> DATASET EXCERPT
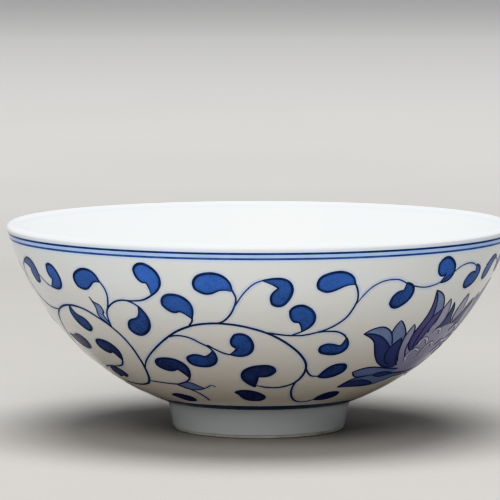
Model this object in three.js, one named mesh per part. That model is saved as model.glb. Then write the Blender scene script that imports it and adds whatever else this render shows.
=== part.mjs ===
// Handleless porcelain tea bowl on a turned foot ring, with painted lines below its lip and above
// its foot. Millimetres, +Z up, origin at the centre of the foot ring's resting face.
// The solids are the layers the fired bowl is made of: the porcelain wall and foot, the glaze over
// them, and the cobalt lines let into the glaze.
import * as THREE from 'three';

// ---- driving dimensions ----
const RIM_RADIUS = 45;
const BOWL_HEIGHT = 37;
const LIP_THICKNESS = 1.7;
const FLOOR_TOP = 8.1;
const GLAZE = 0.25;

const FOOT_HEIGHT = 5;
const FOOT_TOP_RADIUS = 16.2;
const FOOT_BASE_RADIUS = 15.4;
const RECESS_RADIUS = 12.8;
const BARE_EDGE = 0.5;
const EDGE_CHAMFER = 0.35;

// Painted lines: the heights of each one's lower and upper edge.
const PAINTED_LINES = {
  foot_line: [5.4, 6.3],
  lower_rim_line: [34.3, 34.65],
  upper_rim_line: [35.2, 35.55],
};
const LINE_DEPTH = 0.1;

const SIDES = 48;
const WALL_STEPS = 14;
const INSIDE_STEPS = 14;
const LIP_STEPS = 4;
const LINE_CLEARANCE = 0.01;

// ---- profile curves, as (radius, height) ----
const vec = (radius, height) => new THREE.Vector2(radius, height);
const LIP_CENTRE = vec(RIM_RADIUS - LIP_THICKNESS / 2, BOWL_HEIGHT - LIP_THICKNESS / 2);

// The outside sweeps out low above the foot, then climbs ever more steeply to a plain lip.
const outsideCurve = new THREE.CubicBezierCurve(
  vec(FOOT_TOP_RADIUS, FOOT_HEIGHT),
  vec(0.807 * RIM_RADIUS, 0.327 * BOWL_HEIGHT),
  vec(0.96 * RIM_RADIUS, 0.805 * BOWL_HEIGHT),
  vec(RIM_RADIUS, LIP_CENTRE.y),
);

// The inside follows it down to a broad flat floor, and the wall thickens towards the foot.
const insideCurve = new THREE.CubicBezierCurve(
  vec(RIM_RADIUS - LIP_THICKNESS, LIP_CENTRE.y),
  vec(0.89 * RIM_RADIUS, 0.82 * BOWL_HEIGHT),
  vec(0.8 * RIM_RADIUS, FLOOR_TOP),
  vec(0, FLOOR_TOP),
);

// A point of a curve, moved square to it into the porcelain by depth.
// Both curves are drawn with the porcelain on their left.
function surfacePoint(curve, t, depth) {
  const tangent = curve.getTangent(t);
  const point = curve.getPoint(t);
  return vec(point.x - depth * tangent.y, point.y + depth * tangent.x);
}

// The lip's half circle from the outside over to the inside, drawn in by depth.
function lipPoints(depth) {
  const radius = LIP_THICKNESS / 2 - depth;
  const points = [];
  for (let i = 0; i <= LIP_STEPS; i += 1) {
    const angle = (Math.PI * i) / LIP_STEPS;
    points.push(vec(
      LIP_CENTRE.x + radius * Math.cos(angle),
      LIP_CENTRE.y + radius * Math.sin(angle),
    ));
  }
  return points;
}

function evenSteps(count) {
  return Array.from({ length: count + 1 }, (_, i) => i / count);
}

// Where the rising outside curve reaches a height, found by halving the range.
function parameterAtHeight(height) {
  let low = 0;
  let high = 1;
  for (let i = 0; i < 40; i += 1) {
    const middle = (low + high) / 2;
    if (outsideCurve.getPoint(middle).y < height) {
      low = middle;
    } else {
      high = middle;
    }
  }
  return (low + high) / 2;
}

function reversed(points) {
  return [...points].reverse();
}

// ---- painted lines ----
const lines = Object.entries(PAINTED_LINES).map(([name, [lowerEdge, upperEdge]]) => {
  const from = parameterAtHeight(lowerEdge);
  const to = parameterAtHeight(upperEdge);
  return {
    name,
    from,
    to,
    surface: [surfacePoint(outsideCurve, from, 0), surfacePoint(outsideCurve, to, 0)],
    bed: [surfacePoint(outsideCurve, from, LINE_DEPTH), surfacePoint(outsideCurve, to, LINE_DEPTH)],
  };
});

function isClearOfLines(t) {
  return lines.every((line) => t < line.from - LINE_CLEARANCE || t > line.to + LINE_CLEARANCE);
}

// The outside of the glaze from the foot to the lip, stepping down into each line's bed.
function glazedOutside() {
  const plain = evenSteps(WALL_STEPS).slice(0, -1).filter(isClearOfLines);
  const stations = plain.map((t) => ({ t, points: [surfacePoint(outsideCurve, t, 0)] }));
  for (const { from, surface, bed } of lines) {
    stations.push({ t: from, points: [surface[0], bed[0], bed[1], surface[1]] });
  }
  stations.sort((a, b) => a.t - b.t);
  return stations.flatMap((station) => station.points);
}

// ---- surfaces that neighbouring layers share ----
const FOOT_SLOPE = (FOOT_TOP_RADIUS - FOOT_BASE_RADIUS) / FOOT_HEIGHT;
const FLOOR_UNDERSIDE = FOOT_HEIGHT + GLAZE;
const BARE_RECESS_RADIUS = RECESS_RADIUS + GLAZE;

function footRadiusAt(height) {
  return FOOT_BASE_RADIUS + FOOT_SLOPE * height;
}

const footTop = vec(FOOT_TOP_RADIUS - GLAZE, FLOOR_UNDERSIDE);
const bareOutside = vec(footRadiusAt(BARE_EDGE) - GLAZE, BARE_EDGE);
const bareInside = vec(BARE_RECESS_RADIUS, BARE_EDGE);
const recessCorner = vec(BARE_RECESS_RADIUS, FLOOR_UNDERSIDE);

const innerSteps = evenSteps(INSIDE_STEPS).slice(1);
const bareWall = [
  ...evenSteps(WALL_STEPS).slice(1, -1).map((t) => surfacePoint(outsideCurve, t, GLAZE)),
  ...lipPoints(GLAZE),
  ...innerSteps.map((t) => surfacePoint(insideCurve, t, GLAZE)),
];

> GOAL
Show the data once more, exactly as it was written.

> SOLUTION TO THIS TASK
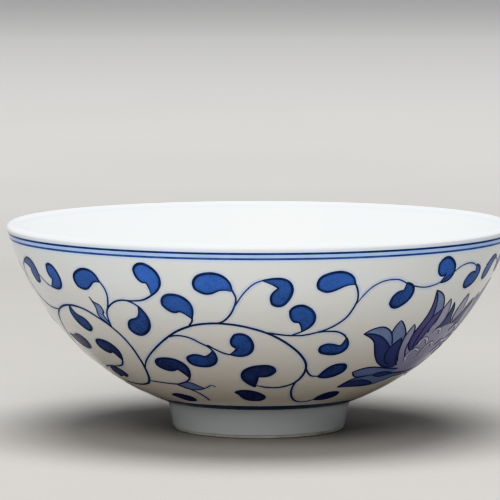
Model this object in three.js, one named mesh per part. That model is saved as model.glb. Then write the Blender scene script that imports it and adds whatever else this render shows.
=== part.mjs ===
// Handleless porcelain tea bowl on a turned foot ring, with painted lines below its lip and above
// its foot. Millimetres, +Z up, origin at the centre of the foot ring's resting face.
// The solids are the layers the fired bowl is made of: the porcelain wall and foot, the glaze over
// them, and the cobalt lines let into the glaze.
import * as THREE from 'three';

// ---- driving dimensions ----
const RIM_RADIUS = 45;
const BOWL_HEIGHT = 37;
const LIP_THICKNESS = 1.7;
const FLOOR_TOP = 8.1;
const GLAZE = 0.25;

const FOOT_HEIGHT = 5;
const FOOT_TOP_RADIUS = 16.2;
const FOOT_BASE_RADIUS = 15.4;
const RECESS_RADIUS = 12.8;
const BARE_EDGE = 0.5;
const EDGE_CHAMFER = 0.35;

// Painted lines: the heights of each one's lower and upper edge.
const PAINTED_LINES = {
  foot_line: [5.4, 6.3],
  lower_rim_line: [34.3, 34.65],
  upper_rim_line: [35.2, 35.55],
};
const LINE_DEPTH = 0.1;

const SIDES = 48;
const WALL_STEPS = 14;
const INSIDE_STEPS = 14;
const LIP_STEPS = 4;
const LINE_CLEARANCE = 0.01;

// ---- profile curves, as (radius, height) ----
const vec = (radius, height) => new THREE.Vector2(radius, height);
const LIP_CENTRE = vec(RIM_RADIUS - LIP_THICKNESS / 2, BOWL_HEIGHT - LIP_THICKNESS / 2);

// The outside sweeps out low above the foot, then climbs ever more steeply to a plain lip.
const outsideCurve = new THREE.CubicBezierCurve(
  vec(FOOT_TOP_RADIUS, FOOT_HEIGHT),
  vec(0.807 * RIM_RADIUS, 0.327 * BOWL_HEIGHT),
  vec(0.96 * RIM_RADIUS, 0.805 * BOWL_HEIGHT),
  vec(RIM_RADIUS, LIP_CENTRE.y),
);

// The inside follows it down to a broad flat floor, and the wall thickens towards the foot.
const insideCurve = new THREE.CubicBezierCurve(
  vec(RIM_RADIUS - LIP_THICKNESS, LIP_CENTRE.y),
  vec(0.89 * RIM_RADIUS, 0.82 * BOWL_HEIGHT),
  vec(0.8 * RIM_RADIUS, FLOOR_TOP),
  vec(0, FLOOR_TOP),
);

// A point of a curve, moved square to it into the porcelain by depth.
// Both curves are drawn with the porcelain on their left.
function surfacePoint(curve, t, depth) {
  const tangent = curve.getTangent(t);
  const point = curve.getPoint(t);
  return vec(point.x - depth * tangent.y, point.y + depth * tangent.x);
}

// The lip's half circle from the outside over to the inside, drawn in by depth.
function lipPoints(depth) {
  const radius = LIP_THICKNESS / 2 - depth;
  const points = [];
  for (let i = 0; i <= LIP_STEPS; i += 1) {
    const angle = (Math.PI * i) / LIP_STEPS;
    points.push(vec(
      LIP_CENTRE.x + radius * Math.cos(angle),
      LIP_CENTRE.y + radius * Math.sin(angle),
    ));
  }
  return points;
}

function evenSteps(count) {
  return Array.from({ length: count + 1 }, (_, i) => i / count);
}

// Where the rising outside curve reaches a height, found by halving the range.
function parameterAtHeight(height) {
  let low = 0;
  let high = 1;
  for (let i = 0; i < 40; i += 1) {
    const middle = (low + high) / 2;
    if (outsideCurve.getPoint(middle).y < height) {
      low = middle;
    } else {
      high = middle;
    }
  }
  return (low + high) / 2;
}

function reversed(points) {
  return [...points].reverse();
}

// ---- painted lines ----
const lines = Object.entries(PAINTED_LINES).map(([name, [lowerEdge, upperEdge]]) => {
  const from = parameterAtHeight(lowerEdge);
  const to = parameterAtHeight(upperEdge);
  return {
    name,
    from,
    to,
    surface: [surfacePoint(outsideCurve, from, 0), surfacePoint(outsideCurve, to, 0)],
    bed: [surfacePoint(outsideCurve, from, LINE_DEPTH), surfacePoint(outsideCurve, to, LINE_DEPTH)],
  };
});

function isClearOfLines(t) {
  return lines.every((line) => t < line.from - LINE_CLEARANCE || t > line.to + LINE_CLEARANCE);
}

// The outside of the glaze from the foot to the lip, stepping down into each line's bed.
function glazedOutside() {
  const plain = evenSteps(WALL_STEPS).slice(0, -1).filter(isClearOfLines);
  const stations = plain.map((t) => ({ t, points: [surfacePoint(outsideCurve, t, 0)] }));
  for (const { from, surface, bed } of lines) {
    stations.push({ t: from, points: [surface[0], bed[0], bed[1], surface[1]] });
  }
  stations.sort((a, b) => a.t - b.t);
  return stations.flatMap((station) => station.points);
}

// ---- surfaces that neighbouring layers share ----
const FOOT_SLOPE = (FOOT_TOP_RADIUS - FOOT_BASE_RADIUS) / FOOT_HEIGHT;
const FLOOR_UNDERSIDE = FOOT_HEIGHT + GLAZE;
const BARE_RECESS_RADIUS = RECESS_RADIUS + GLAZE;

function footRadiusAt(height) {
  return FOOT_BASE_RADIUS + FOOT_SLOPE * height;
}

const footTop = vec(FOOT_TOP_RADIUS - GLAZE, FLOOR_UNDERSIDE);
const bareOutside = vec(footRadiusAt(BARE_EDGE) - GLAZE, BARE_EDGE);
const bareInside = vec(BARE_RECESS_RADIUS, BARE_EDGE);
const recessCorner = vec(BARE_RECESS_RADIUS, FLOOR_UNDERSIDE);

const innerSteps = evenSteps(INSIDE_STEPS).slice(1);
const bareWall = [
  ...evenSteps(WALL_STEPS).slice(1, -1).map((t) => surfacePoint(outsideCurve, t, GLAZE)),
  ...lipPoints(GLAZE),
  ...innerSteps.map((t) => surfacePoint(insideCurve, t, GLAZE)),
];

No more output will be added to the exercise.